2-3:30pm – Human Rights Campaign, Rm 105C
Mapping the Selves: Compulsion Resistance in Autobiographical Poetry
                   Kenyatta Rogers, Aricka Foreman, Keith S. Wilson, Raina Lauren Fields

How does writing our selfhood operate as a political act? Rather than look to the personal as “confessional,” this panel will consider the autobiographical impulse to write our lives as a means, for some, of writing for our lives. Looking to Yusef Komunyakaa, Toi Derricotte, Natasha Trethewey, and Kimiko Hahn, we discuss the necessary risk of navigating the interior life, and explore the private sphere as a vast landscape for personal, political, and social resistance. By giving ourselves permission to write into ourselves, we give our communal spaces the opportunity to expand, ensuring that each of us has the room to explore the power of our own agency.

4-5:30pm – Human Rights Campaign, Rm 105A
Claiming History: Writing Cliophrastic Poems
Marilyn Nelson, Kim Roberts, Dan Vera

Clio, the Muse of History, inspires us to revisit, reinterpret, and reclaim. This work is particularly important for people who have been historically oppressed or underrepresented in cultural narratives: women, GLBTQ people, people of color, and those who come from ethnic or religious minority groups.

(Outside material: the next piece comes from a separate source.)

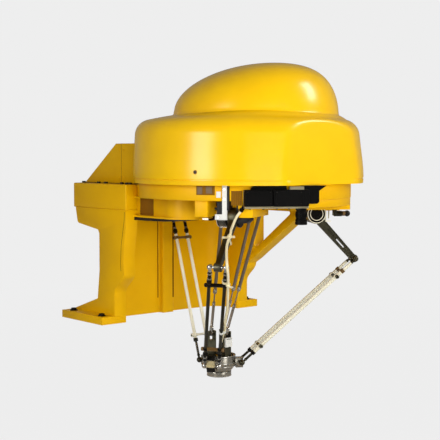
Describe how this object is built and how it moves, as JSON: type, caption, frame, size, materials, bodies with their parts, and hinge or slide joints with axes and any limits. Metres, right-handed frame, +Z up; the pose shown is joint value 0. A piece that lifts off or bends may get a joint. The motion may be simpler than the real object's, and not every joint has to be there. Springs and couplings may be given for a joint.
{
  "type": "delta robot with bolt-down stand",
  "caption": "Small delta robot under a domed hood, hung from a cantilever stand, with parallel rod arms, telescopic wrist drive shafts and a turning tool flange.",
  "frame": {"origin": "middle of the bolting plane under the stand, between the two feet", "axes": "+Z up, -Y towards the robot (front), +X to the right seen from the front"},
  "size_m": [0.364, 0.4701, 0.5029],
  "materials": {
    "yellow_paint": "satin paint on cast aluminium",
    "hood_paint": "gloss paint on a moulded hood",
    "zinc_plate": "yellow zinc plated sheet",
    "black_anodised": "black anodised",
    "stop_rubber": "moulded rubber",
    "white_plastic": "bent white sheet",
    "hose_plastic": "extruded air hose",
    "rod_steel": "ground steel",
    "arm_alloy": "hard anodised alloy",
    "dark_steel": "blackened steel",
    "shaft_steel": "ground steel tube",
    "wrist_steel": "turned steel"
  },
  "bodies": {
    "root": {"left_foot": "yellow_paint", "right_foot": "yellow_paint", "left_wall": "yellow_paint", "right_wall": "yellow_paint", "back_wall": "yellow_paint", "head_frame": "yellow_paint", "rear_cover": "yellow_paint", "base_casting": "yellow_paint", "arm_carrier": "yellow_paint", "side_housing": "yellow_paint", "hood": "hood_paint", "right_gearbox": "dark_steel", "left_gearbox": "dark_steel", "rear_gearbox": "dark_steel", "camera_bracket": "zinc_plate", "camera_controller": "black_anodised", "camera_body": "black_anodised", "camera_lens": "black_anodised", "valve_bracket": "white_plastic", "left_stop": "stop_rubber", "right_stop": "stop_rubber", "shaft_hangers": "wrist_steel", "hose_top": "hose_plastic"},
    "right_upper": {"right_upper_arm": "arm_alloy"},
    "left_upper": {"left_upper_arm": "arm_alloy", "hose_middle": "hose_plastic", "upper_hose_tie": "hose_plastic"},
    "rear_upper": {"rear_upper_arm": "arm_alloy"},
    "right_lower": {"right_rods": "rod_steel", "right_rod_ties": "dark_steel"},
    "left_lower": {"left_rods": "rod_steel", "left_rod_ties": "dark_steel", "hose_bottom": "hose_plastic", "lower_hose_ties": "dark_steel"},
    "rear_lower": {"rear_rods": "rod_steel", "rear_rod_ties": "dark_steel"},
    "platform": {"platform": "wrist_steel", "wrist_forks": "wrist_steel", "wrist_housing": "wrist_steel"},
    "tool": {"tool_flange": "wrist_steel"},
    "left_shaft": {"left_shaft_tube": "shaft_steel"},
    "right_shaft": {"right_shaft_tube": "shaft_steel"},
    "front_shaft": {"front_shaft_tube": "shaft_steel"},
    "left_spline": {"left_shaft_rod": "shaft_steel"},
    "right_spline": {"right_shaft_rod": "shaft_steel"},
    "front_spline": {"front_shaft_rod": "shaft_steel"}
  },
  "joints": [
    {"name": "left_shoulder", "type": "hinge", "parent": "root", "child": "left_upper", "pos_m": [-0.08314, -0.286, 0.1825], "axis": [0.5, -0.866, 0], "range_deg": [-2, 20]},
    {"name": "left_elbow", "type": "hinge", "parent": "left_upper", "child": "left_lower", "pos_m": [-0.1465, -0.32258, 0.11433], "axis": [0.5, -0.866, 0], "range_deg": [-28.17, 2.83]},
    {"name": "platform_level", "type": "hinge", "parent": "left_lower", "child": "platform", "pos_m": [-0.03918, -0.18, -0.065], "axis": [0.5, -0.866, 0], "range_deg": [-0.83, 8.17]},
    {"name": "right_shoulder", "type": "hinge", "parent": "root", "child": "right_upper", "pos_m": [0.08314, -0.286, 0.1825], "axis": [0.5, 0.866, 0], "range_deg": [-1.94, 19.34]},
    {"name": "right_elbow", "type": "hinge", "parent": "right_upper", "child": "right_lower", "pos_m": [0.14196, -0.31996, 0.1091], "axis": [0.5, 0.866, 0], "range_deg": [-28, 2.81]},
    {"name": "rear_shoulder", "type": "hinge", "parent": "root", "child": "rear_upper", "pos_m": [0, -0.142, 0.1825], "axis": [-1, 0, 0], "range_deg": [-2.39, 23.83]},
    {"name": "rear_elbow", "type": "hinge", "parent": "rear_upper", "child": "rear_lower", "pos_m": [0, -0.04239, 0.17365], "axis": [-1, 0, 0], "range_deg": [-26.39, 2.65]},
    {"name": "left_shaft_swing", "type": "hinge", "parent": "root", "child": "left_shaft", "pos_m": [-0.03291, -0.201, 0.198], "axis": [-0.9654, 0.2609, 0], "range_deg": [-0.21, 2.01]},
    {"name": "left_spline_swing", "type": "hinge", "parent": "platform", "child": "left_spline", "pos_m": [-0.02099, -0.1569, -0.017], "axis": [-0.9654, 0.2609, 0], "range_deg": [-0.21, 2.01]},
    {"name": "right_shaft_swing", "type": "hinge", "parent": "root", "child": "right_shaft", "pos_m": [0.03291, -0.201, 0.198], "axis": [-0.8449, -0.5349, 0], "range_deg": [-0.24, 2.31]},
    {"name": "right_spline_swing", "type": "hinge", "parent": "platform", "child": "right_spline", "pos_m": [0.00499, -0.1569, -0.017], "axis": [-0.8449, -0.5349, 0], "range_deg": [-0.24, 2.31]},
    {"name": "front_shaft_swing", "type": "hinge", "parent": "root", "child": "front_shaft", "pos_m": [0, -0.258, 0.198], "axis": [-0.9949, -0.1013, 0], "range_deg": [-0.34, 3.26]},
    {"name": "front_spline_swing", "type": "hinge", "parent": "platform", "child": "front_spline", "pos_m": [-0.008, -0.1794, -0.017], "axis": [-0.9949, -0.1013, 0], "range_deg": [-0.34, 3.26]},
    {"name": "tool_turn", "type": "hinge", "parent": "platform", "child": "tool", "pos_m": [-0.008, -0.162, -0.085], "axis": [0, 0, -1], "range_deg": [-360, 360]}
  ],
  "couplings": [
    {"joint": "left_elbow", "follows": "left_shoulder", "ratio": -1.4078},
    {"joint": "platform_level", "follows": "left_shoulder", "ratio": 0.4078},
    {"joint": "right_shoulder", "follows": "left_shoulder", "ratio": 0.9665},
    {"joint": "right_elbow", "follows": "left_shoulder", "ratio": -1.3993},
    {"joint": "rear_shoulder", "follows": "left_shoulder", "ratio": 1.1909},
    {"joint": "rear_elbow", "follows": "left_shoulder", "ratio": -1.3188},
    {"joint": "left_shaft_swing", "follows": "left_shoulder", "ratio": 0.0998},
    {"joint": "left_spline_swing", "follows": "left_shoulder", "ratio": 0.0998},
    {"joint": "right_shaft_swing", "follows": "left_shoulder", "ratio": 0.1151},
    {"joint": "right_spline_swing", "follows": "left_shoulder", "ratio": 0.1151},
    {"joint": "front_shaft_swing", "follows": "left_shoulder", "ratio": 0.1627},
    {"joint": "front_spline_swing", "follows": "left_shoulder", "ratio": 0.1627}
  ]
}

In this roundtable, three writers who have specialized in historical poems as a means to uncover and reclaim will read examples of their work, and discuss the pleasures and pitfalls of writing about American history. We will explore the sometimes conflicting needs of art and fact, and distribute a “recommended reading” list.


Friday 3/28:

          11:30am-1pm – Institute for Policy Studies Conference Room
“Tell it, Tell it!” Creating Poetic Broadsides
Pia Deas

In this workshop, participants will learn about the history of the broadside in order to create their own meaningful broadsides. The workshop will begin with a brief introduction to the broadside and an explanation of its original use to advertise products and communicate news to its more contemporary use to showcase poetry in public places. This workshop will use the broadsides of the 1960s Black Arts Movement to showcase how poets of a previous generation combined poetry and illustration to create a dynamic political message to capture a community’s attention. Participants will then create their own broadsides to be displayed at Split This Rock.

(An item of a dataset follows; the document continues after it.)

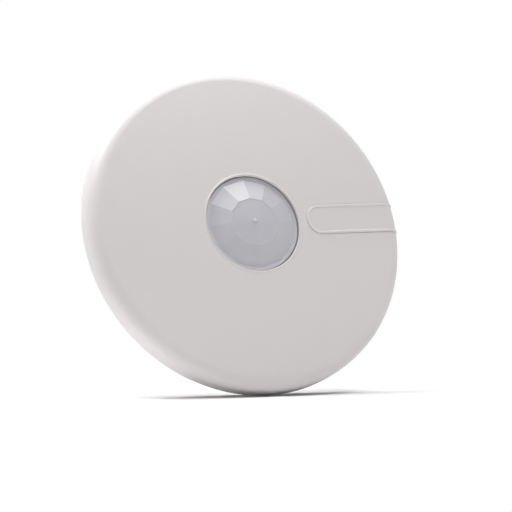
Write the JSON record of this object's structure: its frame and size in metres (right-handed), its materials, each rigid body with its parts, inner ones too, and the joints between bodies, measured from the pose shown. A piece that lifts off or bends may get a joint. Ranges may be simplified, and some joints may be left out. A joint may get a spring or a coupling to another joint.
{
  "type": "ceiling motion detector",
  "caption": "Shallow round ceiling motion detector: a hinged domed cover with a faceted infrared lens and a slide-out name strip, over a screw-on tray with its circuit board.",
  "frame": {"origin": "centre of the flat back of the tray, which lies on the ceiling", "axes": "+Y points out of the back, into the ceiling; the lens looks along -Y; +Z is up as the disc stands on its rim in the picture; +X points to the name strip. On a ceiling +Y is up."},
  "size_m": [0.1274, 0.0224, 0.127],
  "materials": {
    "cover_plastic": "fine satin moulded ABS",
    "tray_plastic": "satin moulded ABS",
    "lens_plastic": "milky polyethylene",
    "dark_plastic": "black moulded plastic",
    "board_green": "green solder mask",
    "steel": "zinc plated steel",
    "sensor_metal": "nickel plated can",
    "window_dark": "dark silicon filter",
    "gold_lead": "gold plated wire",
    "led_red": "clear red epoxy",
    "terminal_green": "green polyamide",
    "nylon_white": "white nylon",
    "switch_blue": "blue moulded plastic",
    "trimmer_blue": "blue moulded plastic",
    "relay_amber": "amber polycarbonate",
    "chip_black": "black epoxy",
    "tin": "bright tin",
    "can_sleeve": "dark blue sleeve",
    "ceramic_tan": "tan ceramic"
  },
  "bodies": {
    "base": {"base_plate": "tray_plastic", "circuit_board": "board_green", "board_screws": "steel", "sensor_holder": "dark_plastic", "sensor_can": "sensor_metal", "sensor_window": "window_dark", "sensor_leads": "gold_lead", "walk_test_led": "led_red", "terminal_block": "terminal_green", "terminal_clamps": "tin", "terminal_screws": "steel", "tamper_switch_body": "dark_plastic", "switch_bank_body": "switch_blue", "trimmer_body": "trimmer_blue", "alarm_relay": "relay_amber", "processor_chip": "chip_black", "amplifier_chip": "chip_black", "voltage_regulator": "chip_black", "chip_feet": "tin", "crystal_resonator": "tin", "electrolytic_capacitors": "can_sleeve", "chip_resistors": "chip_black", "chip_capacitors": "ceramic_tan"},
    "cover": {"front_cover": "cover_plastic", "lens": "lens_plastic", "lens_retainer": "dark_plastic"},
    "name_strip": {"name_strip": "cover_plastic"},
    "lock_screw": {"lock_screw": "steel", "lock_washer": "nylon_white"},
    "tamper_button": {"tamper_button": "nylon_white"},
    "mode_slider_1": {"mode_slider_1": "nylon_white"},
    "mode_slider_2": {"mode_slider_2": "nylon_white"},
    "mode_slider_3": {"mode_slider_3": "nylon_white"},
    "trimmer_rotor": {"trimmer_rotor": "nylon_white"}
  },
  "joints": [
    {"name": "cover_hinge", "type": "hinge", "parent": "base", "child": "cover", "pos_m": [-0.0562, -0.0092, 0], "axis": [0, 0, -1], "range_deg": [0, 60]},
    {"name": "name_strip_slide", "type": "slide", "parent": "cover", "child": "name_strip", "axis": [0.998, 0.0633, 0], "range_m": [0, 0.038]},
    {"name": "lock_screw_turn", "type": "hinge", "parent": "cover", "child": "lock_screw", "pos_m": [0.047, -0.014, 0], "axis": [0, -1, 0], "continuous": true},
    {"name": "tamper_button_travel", "type": "slide", "parent": "base", "child": "tamper_button", "axis": [0, -1, 0], "range_m": [0, 0.0012]},
    {"name": "trimmer_turn", "type": "hinge", "parent": "base", "child": "trimmer_rotor", "pos_m": [-0.022, -0.0095, 0.015], "axis": [0, -1, 0], "range_deg": [-130, 130]},
    {"name": "mode_slider_1_travel", "type": "slide", "parent": "base", "child": "mode_slider_1", "axis": [0, 0, 1], "range_m": [0, 0.0016]},
    {"name": "mode_slider_2_travel", "type": "slide", "parent": "base", "child": "mode_slider_2", "axis": [0, 0, 1], "range_m": [0, 0.0016]},
    {"name": "mode_slider_3_travel", "type": "slide", "parent": "base", "child": "mode_slider_3", "axis": [0, 0, 1], "range_m": [0, 0.0016]}
  ],
  "couplings": [
    {"joint": "tamper_button_travel", "follows": "cover_hinge", "m_per_rad": 0.0011459}
  ]
}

          2-3:30pm -  Charles Sumner School, Rm 101
Resisting Silence, Refusing to Fade: Documentary Poetry as Witness
           
Wendy DeGroat

This interactive workshop will introduce participants to documentary poetry, a powerful approach that incorporates excerpts from primary source material (e.g. text from documents, recorded voice from interviews, photography) into poetry in order to bear witness to events and experiences, most often of oppressed, silenced, or marginalized people. The workshop will provide a multimedia introduction to the form, a group activity and discussion using a documentary poem and its source document, and individual writing/reflection time.

                   2-3:30pm – Human Rights Campaign, Rm 105B
Acting for Writers: An Intergenerational Workshop
Robert Michael Oliver, Elizabeth Bruce, Sarah Pleydell

The workshop introduces the narrative and character-based poet to the actor's toolbox in order to deepen character, sense of place, given circumstances, and conflict, providing cross-disciplinary craft tools for exploring different aspects of poets’ themes and situations. We will get participants on their feet through simple theatre games and improvisations that then serve as writing prompts for brief generative writing and sharing. Bruce, Oliver, and Pleydell each have decades of professional acting or directing experience, as well as decades of literary writing experience.